I’d like to ask those who favor this position if they would be willing to go to Littleton and
explain to some mothers what constitutes an acceptable risk. Really. Because in a society
that embraces violence, this is what “our way of life” has come to mean. The questions can’t
be why but only “Why yours and not mine?” We have taught our children in a thousand ways,
sometimes with flag-waving and sometimes with a laugh track, that the bad guy deserves to
die. But we easily forget a crucial component of this formula: “Bad” is defined by the
aggressor. Any of our children may someday be, in someone’s mind, the bad guy.

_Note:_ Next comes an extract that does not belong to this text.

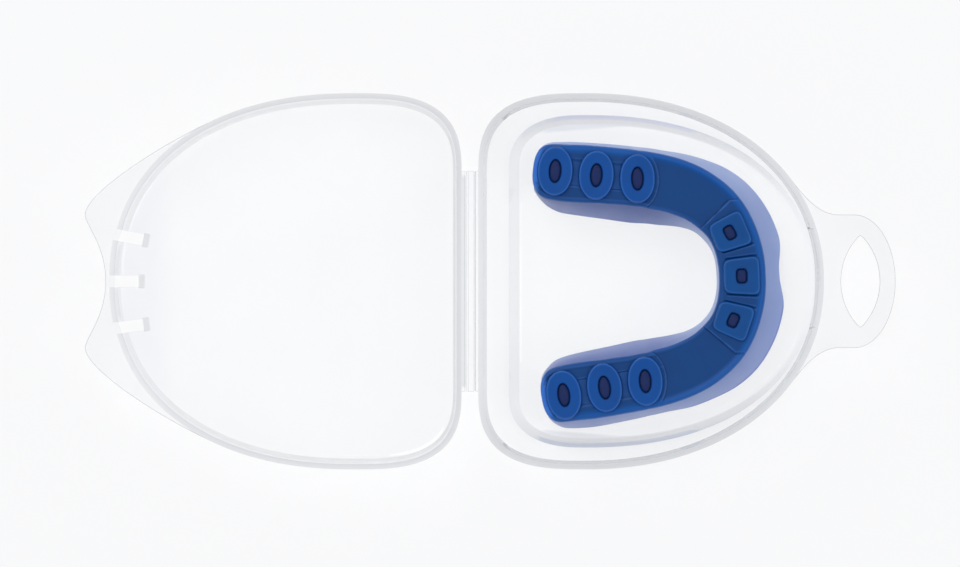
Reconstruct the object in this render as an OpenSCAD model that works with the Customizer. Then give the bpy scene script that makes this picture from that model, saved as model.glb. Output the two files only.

For all of us who are clamoring for meaning, aching for the loss of these precious young lives
in Littleton to mean something, my strongest instinct is to use the event to nail a permanent
benchmark into our hearts: Life is that precious, period. It is possible to establish zero
tolerance for murder as a solution to anything. Those of us who agree to this contract can
start by removing from our households and lives every television program, video game, film,
book, toy, and CD that presents the killing of humans (however symbolic) as an
entertainment option, rather than the appalling loss it really is. Then we can move on to
harder choices, such as discussing the moral lessons of capital punishment. Demanding from
our elected officials the subtleties and intelligence of diplomacy instead of an endless war
budget. Looking into what we did (and are still doing) to the living souls of Iraq, if we can
bear it. And- this is important- telling our kids we aren’t necessarily proud of the parts of
our history that involved bombing people in countries who policies we didn’t agree with.

Sounds extreme? Let’s be honest. Death is extreme, and the children are paying attention.